Online Banks Have Tough Time Getting Into the Card Game
Card Marketing (08/00) Vol. 4, No. 7 p.16; Lucas, Peter

According to Faulkner & Gray, 9.8 million U.S. households have an online banking relationship, with that number expected to jump to 20 million by 2003. While Internet banks are having trouble signing up cardholders, traditional brick-and-mortar banks like Wells Fargo, Bank of America, and Citibank are perfecting their online card offering operations. Because Internet-only banks avoid the overhead of running a branch, they are able to offer higher interest rates on depository accounts and lower consumer fees. It would seem that, with lower operating costs and the huge distribution channel of the Web, Internet-only banks would be able to acquire credit card accounts and use the accounts as an entry point to their Web site to sell more services.
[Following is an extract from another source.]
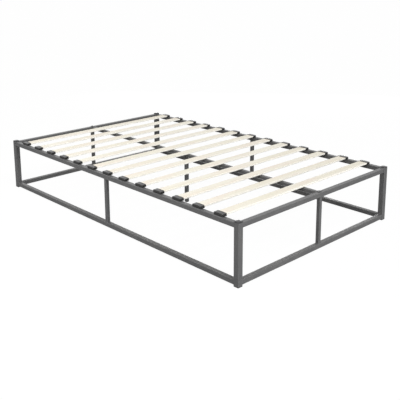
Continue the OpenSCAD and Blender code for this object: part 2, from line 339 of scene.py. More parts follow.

But acquiring a new cardholder costs Internet-only banks 12 percent to 15 percent more than accounts acquired through direct mail, because traditional banks are able to save money by their sheer volume. Also, Internet banks seem to attract a disproportionate number of applications from people with unacceptable credit ratings. Some analysts attribute this to the use of mass-market advertising campaigns like banner ads on Web sites and spots on radio and television. But many Internet-only banks without card portfolios are starting to negotiate with third-party card issuers or to offer cards through a sister company. The next step for online banks will be to offer ways for customers to electronically deposit funds.